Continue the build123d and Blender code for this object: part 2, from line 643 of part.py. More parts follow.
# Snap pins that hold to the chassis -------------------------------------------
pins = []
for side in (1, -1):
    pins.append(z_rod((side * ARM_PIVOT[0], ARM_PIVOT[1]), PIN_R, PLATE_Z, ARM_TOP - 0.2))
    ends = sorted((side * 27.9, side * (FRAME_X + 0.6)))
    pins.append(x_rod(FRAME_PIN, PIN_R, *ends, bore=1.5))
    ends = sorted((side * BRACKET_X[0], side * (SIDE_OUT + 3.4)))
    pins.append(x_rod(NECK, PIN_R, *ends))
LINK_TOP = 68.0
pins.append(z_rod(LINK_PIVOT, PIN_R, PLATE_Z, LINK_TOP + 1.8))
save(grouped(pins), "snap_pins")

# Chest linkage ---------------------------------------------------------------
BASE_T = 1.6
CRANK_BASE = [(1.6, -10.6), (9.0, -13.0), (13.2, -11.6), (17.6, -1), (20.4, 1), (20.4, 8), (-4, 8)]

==

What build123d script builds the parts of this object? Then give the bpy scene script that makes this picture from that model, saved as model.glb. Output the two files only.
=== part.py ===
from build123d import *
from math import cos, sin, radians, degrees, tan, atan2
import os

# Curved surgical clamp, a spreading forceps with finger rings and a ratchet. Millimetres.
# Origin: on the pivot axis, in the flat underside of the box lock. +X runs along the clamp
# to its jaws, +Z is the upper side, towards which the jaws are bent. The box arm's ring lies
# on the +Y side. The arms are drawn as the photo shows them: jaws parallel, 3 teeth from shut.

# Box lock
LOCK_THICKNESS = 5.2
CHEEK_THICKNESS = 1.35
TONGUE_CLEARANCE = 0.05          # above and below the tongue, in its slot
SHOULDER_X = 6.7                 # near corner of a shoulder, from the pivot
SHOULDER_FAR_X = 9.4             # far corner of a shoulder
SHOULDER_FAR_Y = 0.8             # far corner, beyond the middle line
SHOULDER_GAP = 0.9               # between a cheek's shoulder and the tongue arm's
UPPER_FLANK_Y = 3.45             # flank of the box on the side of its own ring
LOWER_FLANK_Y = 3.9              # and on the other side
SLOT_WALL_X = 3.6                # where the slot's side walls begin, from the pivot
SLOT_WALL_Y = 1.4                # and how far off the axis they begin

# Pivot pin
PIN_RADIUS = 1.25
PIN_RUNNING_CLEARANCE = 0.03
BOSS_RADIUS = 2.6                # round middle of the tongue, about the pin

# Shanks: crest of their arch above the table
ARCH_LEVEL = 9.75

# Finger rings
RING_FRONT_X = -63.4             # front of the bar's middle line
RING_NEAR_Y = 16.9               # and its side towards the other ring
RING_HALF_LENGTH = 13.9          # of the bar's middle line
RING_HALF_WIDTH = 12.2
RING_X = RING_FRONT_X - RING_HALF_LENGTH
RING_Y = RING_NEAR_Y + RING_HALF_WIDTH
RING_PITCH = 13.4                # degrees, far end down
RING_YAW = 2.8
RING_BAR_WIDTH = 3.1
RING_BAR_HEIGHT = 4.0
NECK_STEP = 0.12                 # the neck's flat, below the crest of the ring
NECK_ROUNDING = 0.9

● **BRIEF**
Will you return exactly the lines above from the one with "Continue the build123d" down to the one with "(20.4, 8), (-4, 8)]", counting both as part of the range?

● **RESPONSE FOR THIS EXERCISE**
Continue the build123d and Blender code for this object: part 2, from line 643 of part.py. More parts follow.
# Snap pins that hold to the chassis -------------------------------------------
pins = []
for side in (1, -1):
    pins.append(z_rod((side * ARM_PIVOT[0], ARM_PIVOT[1]), PIN_R, PLATE_Z, ARM_TOP - 0.2))
    ends = sorted((side * 27.9, side * (FRAME_X + 0.6)))
    pins.append(x_rod(FRAME_PIN, PIN_R, *ends, bore=1.5))
    ends = sorted((side * BRACKET_X[0], side * (SIDE_OUT + 3.4)))
    pins.append(x_rod(NECK, PIN_R, *ends))
LINK_TOP = 68.0
pins.append(z_rod(LINK_PIVOT, PIN_R, PLATE_Z, LINK_TOP + 1.8))
save(grouped(pins), "snap_pins")

# Chest linkage ---------------------------------------------------------------
BASE_T = 1.6
CRANK_BASE = [(1.6, -10.6), (9.0, -13.0), (13.2, -11.6), (17.6, -1), (20.4, 1), (20.4, 8), (-4, 8)]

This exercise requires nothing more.